Here are some scenes that made me giggle:

  1. (Nawaz and friend at a restaurant ordering food) Nawaz says no to chowmein and orders fried rice because chowmein reminds him of worms. This offends his friend and they have a tiff. Despite his refusal, chowmein has somehow landed on their table which Nawaz, like the grumpy husband that he is, refuses to eat. I seem to not just tolerate but also like men on screen only when they perform such coupledom.
  2. Nawaz has an even funnier relationship with his mother who is looking for a wife for him. She doesn’t seem to mind the women he minds because he is a man baby she mostly ignores.
  3. My favourite anecdote was Nawaz complaining about his name (Jatil Yadav) which was apparently the result of a spelling mistake his mother made when she was trying to spell Jatin.
  4. How he hides flattened tubes of fair & lovely behind the mirror.

There are ample Uttar Pradesh shots in the film. Lots of Kanpur and Jajmau. And this is more reason to watch any film – roads, gallis, rain, and sky.

My one serious grouse with the film is its glaring absence of the notorious police-boots sounds. The only good thing about the Bollywood-cop films were the sexy kitchkitch sounds those boots made.
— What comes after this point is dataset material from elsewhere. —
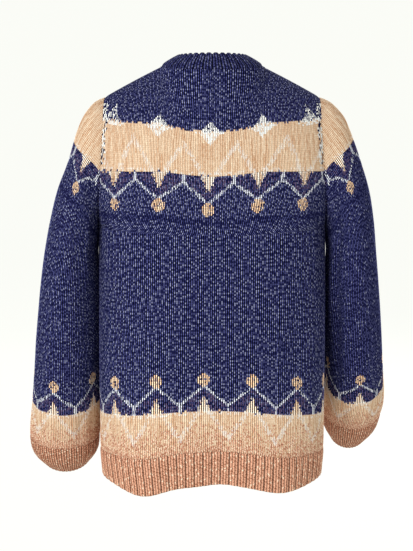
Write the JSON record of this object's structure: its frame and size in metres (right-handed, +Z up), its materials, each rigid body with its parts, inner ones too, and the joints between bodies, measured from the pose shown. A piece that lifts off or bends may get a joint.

It’s also why I still enjoy watching 90’s Kannada kalla-police films.

But that was forgiven and forgotten when I had a Jhilmil moment with a scene showing Babasaheb’s portrait in the police station. It was strategically and predictably placed next to Gandhi’s (barf) and Modi’s (double barf) portraits.

There were various references to caste, some flung around carelessly – others making an attempt to go somewhere but holding back noticeably. I will come back to it when I know what to do with it. For now, all I wanted to say is this is how a film gathered around my evening yesterday.